Copy each line of the listing below exactly.

____ PROVIDED MATERIAL

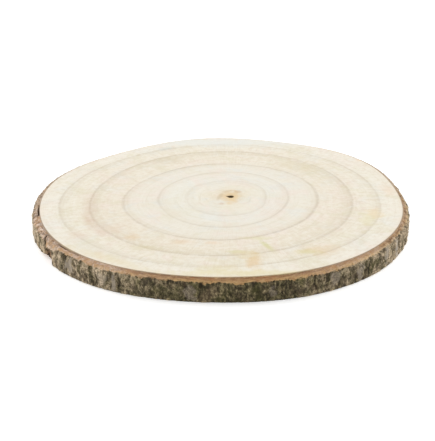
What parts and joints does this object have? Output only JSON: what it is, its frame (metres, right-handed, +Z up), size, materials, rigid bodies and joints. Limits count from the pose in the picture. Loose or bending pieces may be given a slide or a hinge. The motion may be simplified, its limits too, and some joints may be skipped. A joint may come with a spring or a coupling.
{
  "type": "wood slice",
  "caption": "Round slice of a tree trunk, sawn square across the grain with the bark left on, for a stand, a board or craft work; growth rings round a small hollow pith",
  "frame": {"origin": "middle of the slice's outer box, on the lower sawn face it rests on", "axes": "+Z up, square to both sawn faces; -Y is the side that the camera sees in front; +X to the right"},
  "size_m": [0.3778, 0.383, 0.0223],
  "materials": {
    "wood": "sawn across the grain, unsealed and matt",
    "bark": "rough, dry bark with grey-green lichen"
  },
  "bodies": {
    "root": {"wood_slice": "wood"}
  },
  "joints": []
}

________

* TASK RESPONSE:
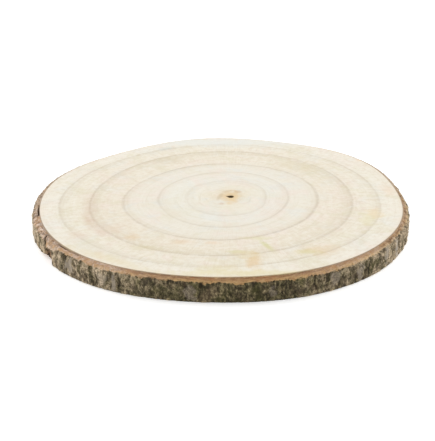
What parts and joints does this object have? Output only JSON: what it is, its frame (metres, right-handed, +Z up), size, materials, rigid bodies and joints. Limits count from the pose in the picture. Loose or bending pieces may be given a slide or a hinge. The motion may be simplified, its limits too, and some joints may be skipped. A joint may come with a spring or a coupling.
{
  "type": "wood slice",
  "caption": "Round slice of a tree trunk, sawn square across the grain with the bark left on, for a stand, a board or craft work; growth rings round a small hollow pith",
  "frame": {"origin": "middle of the slice's outer box, on the lower sawn face it rests on", "axes": "+Z up, square to both sawn faces; -Y is the side that the camera sees in front; +X to the right"},
  "size_m": [0.3778, 0.383, 0.0223],
  "materials": {
    "wood": "sawn across the grain, unsealed and matt",
    "bark": "rough, dry bark with grey-green lichen"
  },
  "bodies": {
    "root": {"wood_slice": "wood"}
  },
  "joints": []
}